#### [Records shown]
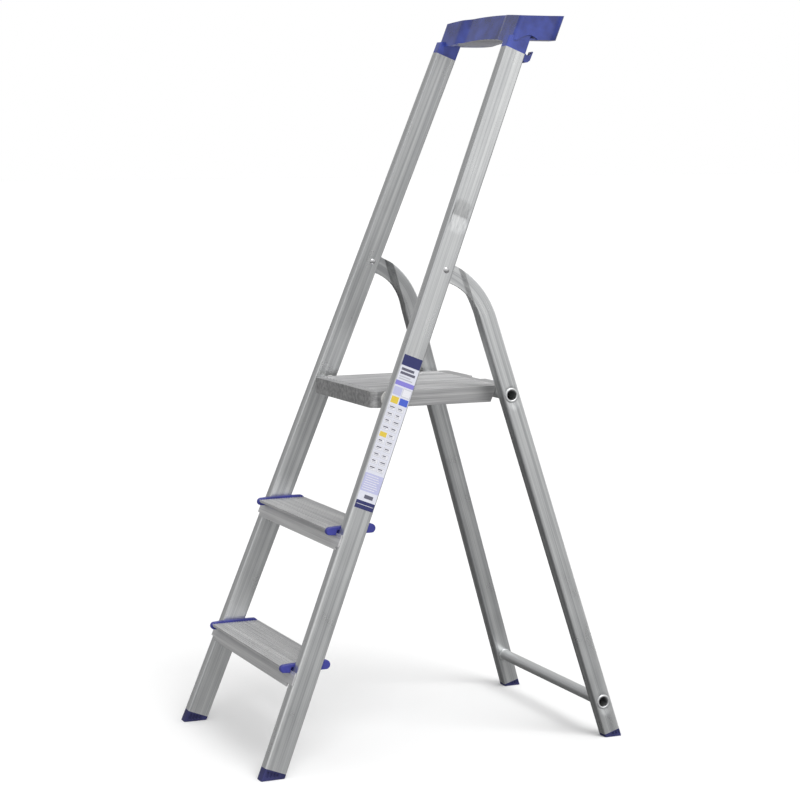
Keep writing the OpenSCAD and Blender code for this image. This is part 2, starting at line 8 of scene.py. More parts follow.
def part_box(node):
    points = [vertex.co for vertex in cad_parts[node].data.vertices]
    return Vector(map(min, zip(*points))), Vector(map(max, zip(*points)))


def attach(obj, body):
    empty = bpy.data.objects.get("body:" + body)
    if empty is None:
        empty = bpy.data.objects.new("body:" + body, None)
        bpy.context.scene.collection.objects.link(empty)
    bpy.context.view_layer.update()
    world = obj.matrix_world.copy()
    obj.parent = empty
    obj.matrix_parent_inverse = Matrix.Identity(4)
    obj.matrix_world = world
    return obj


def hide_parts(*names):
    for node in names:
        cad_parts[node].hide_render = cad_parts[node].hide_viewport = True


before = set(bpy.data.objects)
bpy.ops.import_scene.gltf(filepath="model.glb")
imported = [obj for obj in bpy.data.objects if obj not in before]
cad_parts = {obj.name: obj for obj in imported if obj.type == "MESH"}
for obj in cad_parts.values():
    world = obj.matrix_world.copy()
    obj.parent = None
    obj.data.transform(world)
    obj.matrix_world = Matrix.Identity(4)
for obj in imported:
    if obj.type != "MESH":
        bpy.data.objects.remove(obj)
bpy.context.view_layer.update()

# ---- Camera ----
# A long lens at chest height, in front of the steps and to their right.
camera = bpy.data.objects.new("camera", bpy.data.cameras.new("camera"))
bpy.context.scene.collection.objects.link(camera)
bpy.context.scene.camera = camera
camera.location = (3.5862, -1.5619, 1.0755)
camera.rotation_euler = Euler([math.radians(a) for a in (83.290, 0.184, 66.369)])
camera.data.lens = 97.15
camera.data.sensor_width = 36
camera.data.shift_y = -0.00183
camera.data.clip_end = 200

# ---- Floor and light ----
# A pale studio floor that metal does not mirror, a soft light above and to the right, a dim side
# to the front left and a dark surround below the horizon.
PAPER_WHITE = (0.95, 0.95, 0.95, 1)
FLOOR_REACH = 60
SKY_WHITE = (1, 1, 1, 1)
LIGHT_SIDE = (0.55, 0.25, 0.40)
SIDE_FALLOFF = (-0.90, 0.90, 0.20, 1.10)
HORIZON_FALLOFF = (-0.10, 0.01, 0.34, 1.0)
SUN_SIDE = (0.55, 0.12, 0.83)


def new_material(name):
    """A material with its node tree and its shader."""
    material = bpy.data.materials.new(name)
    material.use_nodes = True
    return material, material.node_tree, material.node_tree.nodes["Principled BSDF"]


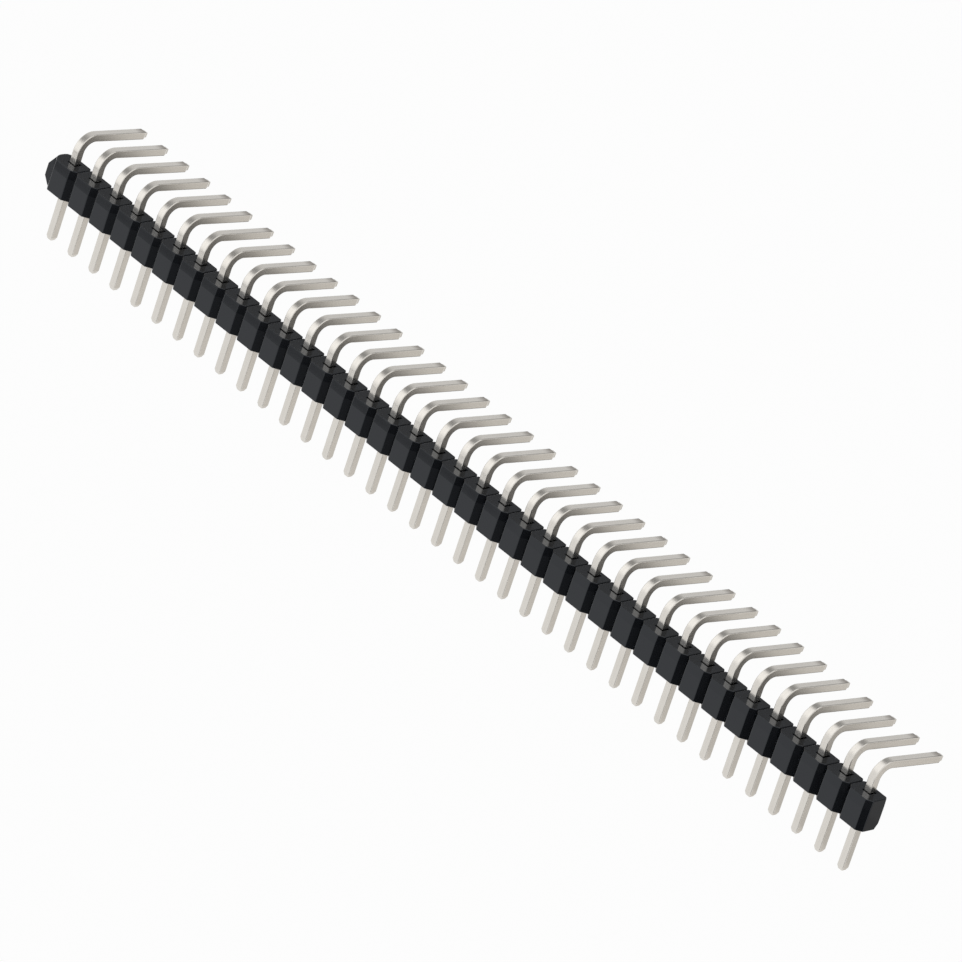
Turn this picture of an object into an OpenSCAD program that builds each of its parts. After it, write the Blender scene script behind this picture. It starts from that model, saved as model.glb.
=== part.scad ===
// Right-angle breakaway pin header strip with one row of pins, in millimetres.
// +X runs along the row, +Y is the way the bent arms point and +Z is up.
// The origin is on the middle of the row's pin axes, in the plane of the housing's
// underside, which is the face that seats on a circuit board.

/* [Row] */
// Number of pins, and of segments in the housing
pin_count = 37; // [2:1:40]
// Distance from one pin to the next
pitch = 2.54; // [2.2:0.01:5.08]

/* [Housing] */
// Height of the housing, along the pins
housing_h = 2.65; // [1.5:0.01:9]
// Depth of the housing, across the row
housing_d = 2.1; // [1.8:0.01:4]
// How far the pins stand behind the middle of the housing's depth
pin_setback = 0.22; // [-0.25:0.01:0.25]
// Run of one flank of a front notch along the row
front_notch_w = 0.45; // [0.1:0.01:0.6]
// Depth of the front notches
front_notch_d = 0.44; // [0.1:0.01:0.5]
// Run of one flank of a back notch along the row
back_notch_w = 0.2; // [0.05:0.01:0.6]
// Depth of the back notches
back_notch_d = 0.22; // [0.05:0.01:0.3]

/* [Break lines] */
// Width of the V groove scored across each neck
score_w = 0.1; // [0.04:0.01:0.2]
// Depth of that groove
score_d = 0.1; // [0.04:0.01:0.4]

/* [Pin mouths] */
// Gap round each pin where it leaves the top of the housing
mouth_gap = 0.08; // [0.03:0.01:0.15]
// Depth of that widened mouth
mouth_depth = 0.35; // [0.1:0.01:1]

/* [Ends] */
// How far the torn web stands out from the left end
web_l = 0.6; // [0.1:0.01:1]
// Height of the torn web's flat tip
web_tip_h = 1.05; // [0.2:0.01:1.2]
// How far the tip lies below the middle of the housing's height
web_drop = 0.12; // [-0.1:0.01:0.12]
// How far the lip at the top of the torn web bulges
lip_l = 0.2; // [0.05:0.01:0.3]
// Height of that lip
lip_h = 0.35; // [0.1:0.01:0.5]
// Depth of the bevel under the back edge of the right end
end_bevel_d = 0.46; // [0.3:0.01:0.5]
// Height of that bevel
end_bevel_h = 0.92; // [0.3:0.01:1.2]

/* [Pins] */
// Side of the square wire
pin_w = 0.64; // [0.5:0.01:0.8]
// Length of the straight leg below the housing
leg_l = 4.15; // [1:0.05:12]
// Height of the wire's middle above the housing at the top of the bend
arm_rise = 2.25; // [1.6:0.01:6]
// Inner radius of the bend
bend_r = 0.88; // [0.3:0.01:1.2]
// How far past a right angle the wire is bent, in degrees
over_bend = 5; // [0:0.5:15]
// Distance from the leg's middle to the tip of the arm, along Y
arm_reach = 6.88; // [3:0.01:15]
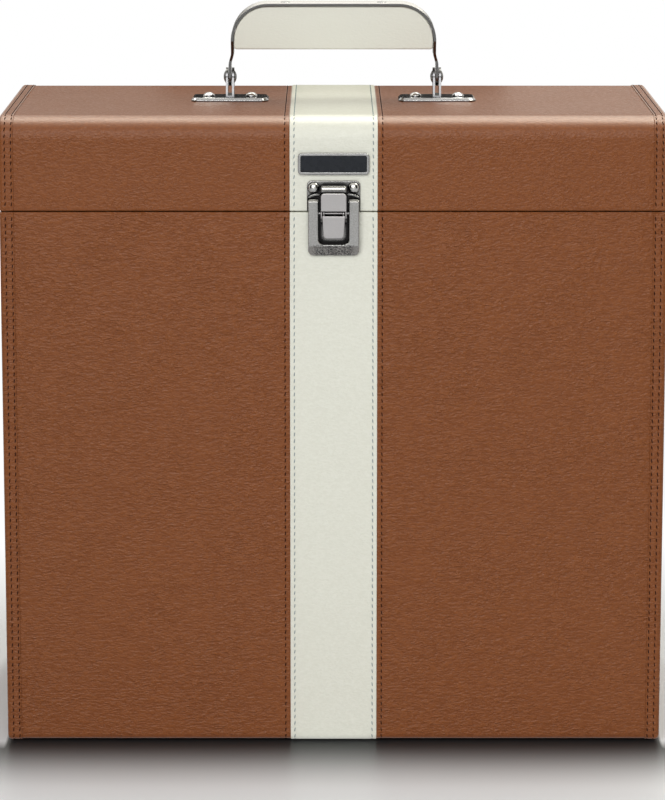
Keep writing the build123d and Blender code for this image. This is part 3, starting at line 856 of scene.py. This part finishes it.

#### [Set problem]
Each line of the listing should be copied exactly.

#### [Exercise answer]
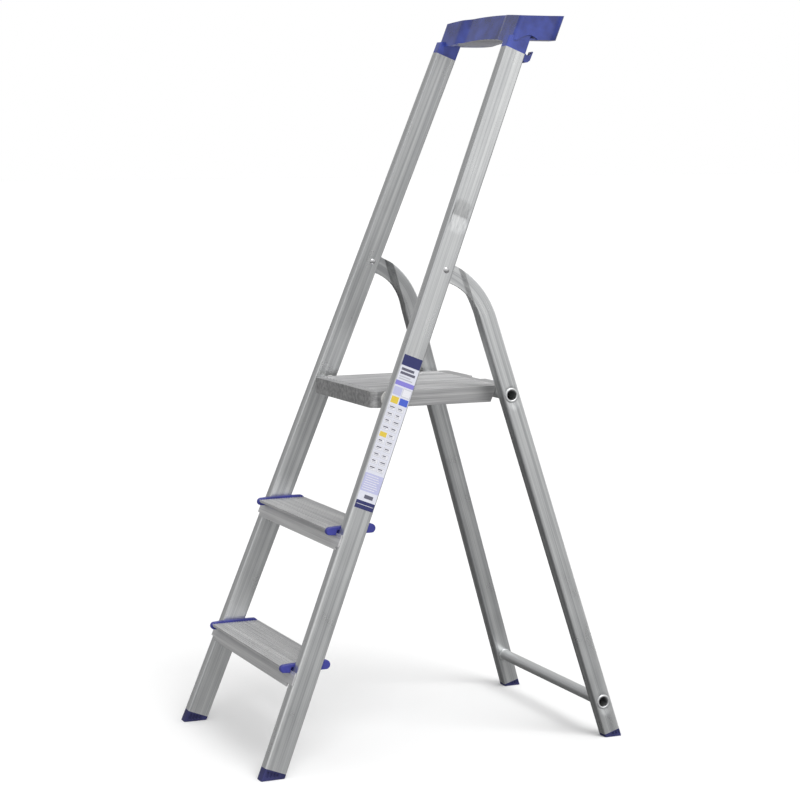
Keep writing the OpenSCAD and Blender code for this image. This is part 2, starting at line 8 of scene.py. More parts follow.
def part_box(node):
    points = [vertex.co for vertex in cad_parts[node].data.vertices]
    return Vector(map(min, zip(*points))), Vector(map(max, zip(*points)))


def attach(obj, body):
    empty = bpy.data.objects.get("body:" + body)
    if empty is None:
        empty = bpy.data.objects.new("body:" + body, None)
        bpy.context.scene.collection.objects.link(empty)
    bpy.context.view_layer.update()
    world = obj.matrix_world.copy()
    obj.parent = empty
    obj.matrix_parent_inverse = Matrix.Identity(4)
    obj.matrix_world = world
    return obj


def hide_parts(*names):
    for node in names:
        cad_parts[node].hide_render = cad_parts[node].hide_viewport = True


before = set(bpy.data.objects)
bpy.ops.import_scene.gltf(filepath="model.glb")
imported = [obj for obj in bpy.data.objects if obj not in before]
cad_parts = {obj.name: obj for obj in imported if obj.type == "MESH"}
for obj in cad_parts.values():
    world = obj.matrix_world.copy()
    obj.parent = None
    obj.data.transform(world)
    obj.matrix_world = Matrix.Identity(4)
for obj in imported:
    if obj.type != "MESH":
        bpy.data.objects.remove(obj)
bpy.context.view_layer.update()

# ---- Camera ----
# A long lens at chest height, in front of the steps and to their right.
camera = bpy.data.objects.new("camera", bpy.data.cameras.new("camera"))
bpy.context.scene.collection.objects.link(camera)
bpy.context.scene.camera = camera
camera.location = (3.5862, -1.5619, 1.0755)
camera.rotation_euler = Euler([math.radians(a) for a in (83.290, 0.184, 66.369)])
camera.data.lens = 97.15
camera.data.sensor_width = 36
camera.data.shift_y = -0.00183
camera.data.clip_end = 200

# ---- Floor and light ----
# A pale studio floor that metal does not mirror, a soft light above and to the right, a dim side
# to the front left and a dark surround below the horizon.
PAPER_WHITE = (0.95, 0.95, 0.95, 1)
FLOOR_REACH = 60
SKY_WHITE = (1, 1, 1, 1)
LIGHT_SIDE = (0.55, 0.25, 0.40)
SIDE_FALLOFF = (-0.90, 0.90, 0.20, 1.10)
HORIZON_FALLOFF = (-0.10, 0.01, 0.34, 1.0)
SUN_SIDE = (0.55, 0.12, 0.83)


def new_material(name):
    """A material with its node tree and its shader."""
    material = bpy.data.materials.new(name)
    material.use_nodes = True
    return material, material.node_tree, material.node_tree.nodes["Principled BSDF"]


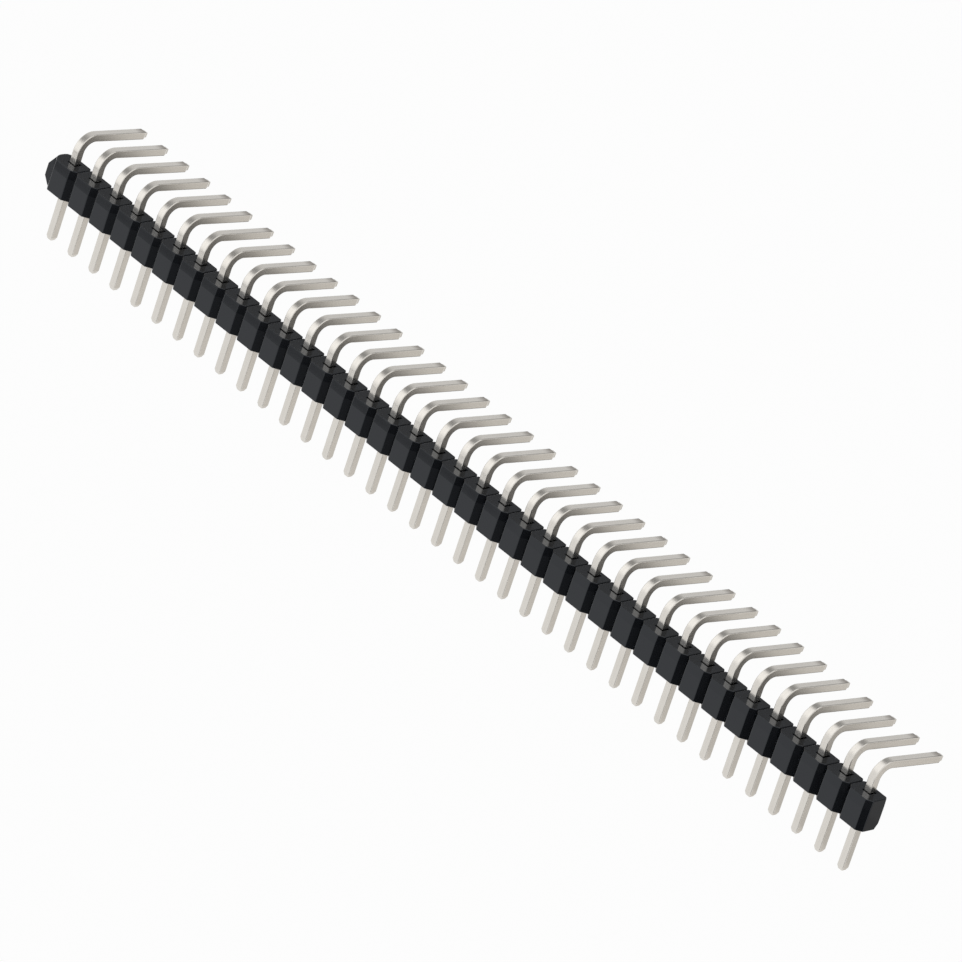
Turn this picture of an object into an OpenSCAD program that builds each of its parts. After it, write the Blender scene script behind this picture. It starts from that model, saved as model.glb.
=== part.scad ===
// Right-angle breakaway pin header strip with one row of pins, in millimetres.
// +X runs along the row, +Y is the way the bent arms point and +Z is up.
// The origin is on the middle of the row's pin axes, in the plane of the housing's
// underside, which is the face that seats on a circuit board.

/* [Row] */
// Number of pins, and of segments in the housing
pin_count = 37; // [2:1:40]
// Distance from one pin to the next
pitch = 2.54; // [2.2:0.01:5.08]

/* [Housing] */
// Height of the housing, along the pins
housing_h = 2.65; // [1.5:0.01:9]
// Depth of the housing, across the row
housing_d = 2.1; // [1.8:0.01:4]
// How far the pins stand behind the middle of the housing's depth
pin_setback = 0.22; // [-0.25:0.01:0.25]
// Run of one flank of a front notch along the row
front_notch_w = 0.45; // [0.1:0.01:0.6]
// Depth of the front notches
front_notch_d = 0.44; // [0.1:0.01:0.5]
// Run of one flank of a back notch along the row
back_notch_w = 0.2; // [0.05:0.01:0.6]
// Depth of the back notches
back_notch_d = 0.22; // [0.05:0.01:0.3]

/* [Break lines] */
// Width of the V groove scored across each neck
score_w = 0.1; // [0.04:0.01:0.2]
// Depth of that groove
score_d = 0.1; // [0.04:0.01:0.4]

/* [Pin mouths] */
// Gap round each pin where it leaves the top of the housing
mouth_gap = 0.08; // [0.03:0.01:0.15]
// Depth of that widened mouth
mouth_depth = 0.35; // [0.1:0.01:1]

/* [Ends] */
// How far the torn web stands out from the left end
web_l = 0.6; // [0.1:0.01:1]
// Height of the torn web's flat tip
web_tip_h = 1.05; // [0.2:0.01:1.2]
// How far the tip lies below the middle of the housing's height
web_drop = 0.12; // [-0.1:0.01:0.12]
// How far the lip at the top of the torn web bulges
lip_l = 0.2; // [0.05:0.01:0.3]
// Height of that lip
lip_h = 0.35; // [0.1:0.01:0.5]
// Depth of the bevel under the back edge of the right end
end_bevel_d = 0.46; // [0.3:0.01:0.5]
// Height of that bevel
end_bevel_h = 0.92; // [0.3:0.01:1.2]

/* [Pins] */
// Side of the square wire
pin_w = 0.64; // [0.5:0.01:0.8]
// Length of the straight leg below the housing
leg_l = 4.15; // [1:0.05:12]
// Height of the wire's middle above the housing at the top of the bend
arm_rise = 2.25; // [1.6:0.01:6]
// Inner radius of the bend
bend_r = 0.88; // [0.3:0.01:1.2]
// How far past a right angle the wire is bent, in degrees
over_bend = 5; // [0:0.5:15]
// Distance from the leg's middle to the tip of the arm, along Y
arm_reach = 6.88; // [3:0.01:15]
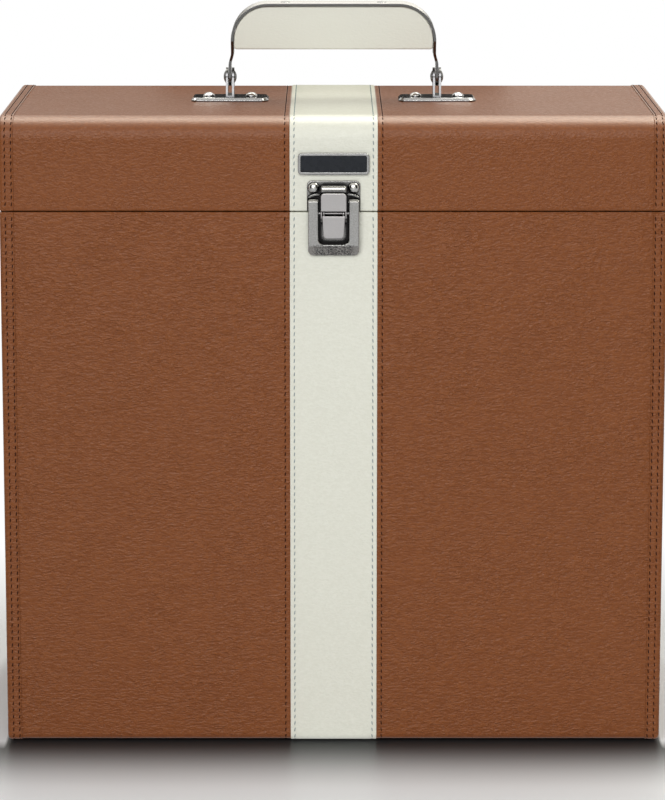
Keep writing the build123d and Blender code for this image. This is part 3, starting at line 856 of scene.py. This part finishes it.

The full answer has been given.